After all, people forget that the first siin, the really big one that got the bad angels kicked out of Heaven, was the sin of pride, of arrogance, of the certainty that one person had that he alone was right, and all others were wrong, stupid and misguided. For that sin, Lucifer earned damnation, and the thankless job of handing out showbills in front of a the dismal theater of Hell. Ted Rall deserves no less.
That’s my dream, anyhow.
It’s entirely possible that the whole Christian schema I believe in doesn’t exist. In which case, Rall will be simply dead and rotting after the Reaper makes his visit.
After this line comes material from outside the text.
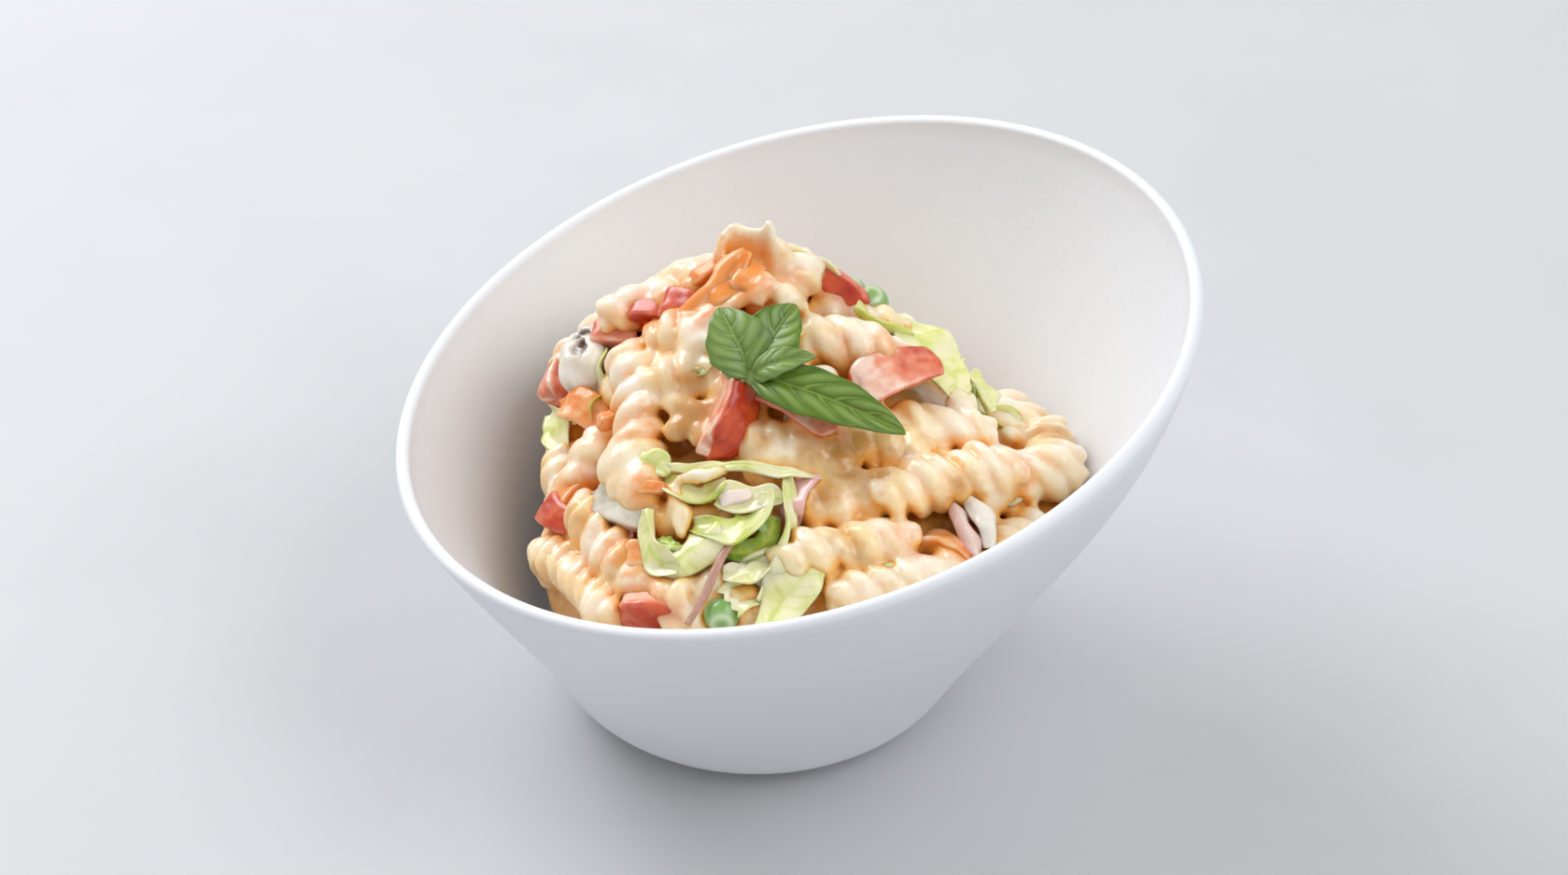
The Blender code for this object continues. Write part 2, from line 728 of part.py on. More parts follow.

And that may have to be good enough.



  1. Tom Chisholm

    As the pshrinks would say, the boy has issues.
    My knowledge of pop-psych tells me he writes or draws this stuff as an attack on all authority and responsibility in the world, as a displaced attack on some prior authority. I don’t believe he really cares whether what he says is true or justifiable to a casual observer. It doesn’t matter; people hire him for the same reason they hired geeks at the circus, to get people to pay to see someone biting the heads off chickens, eating their own defecation or otherwise degrading themselves. And enough people do pay, motivated by the same instinct that causes us to stare at traffic accidents. Such is the way of mass media.

  2. Al Maviva

    I don’t know what his problem is. All I knows is that when his attorney serves process on Sasha, I want her to give my true name as “Al Franken”.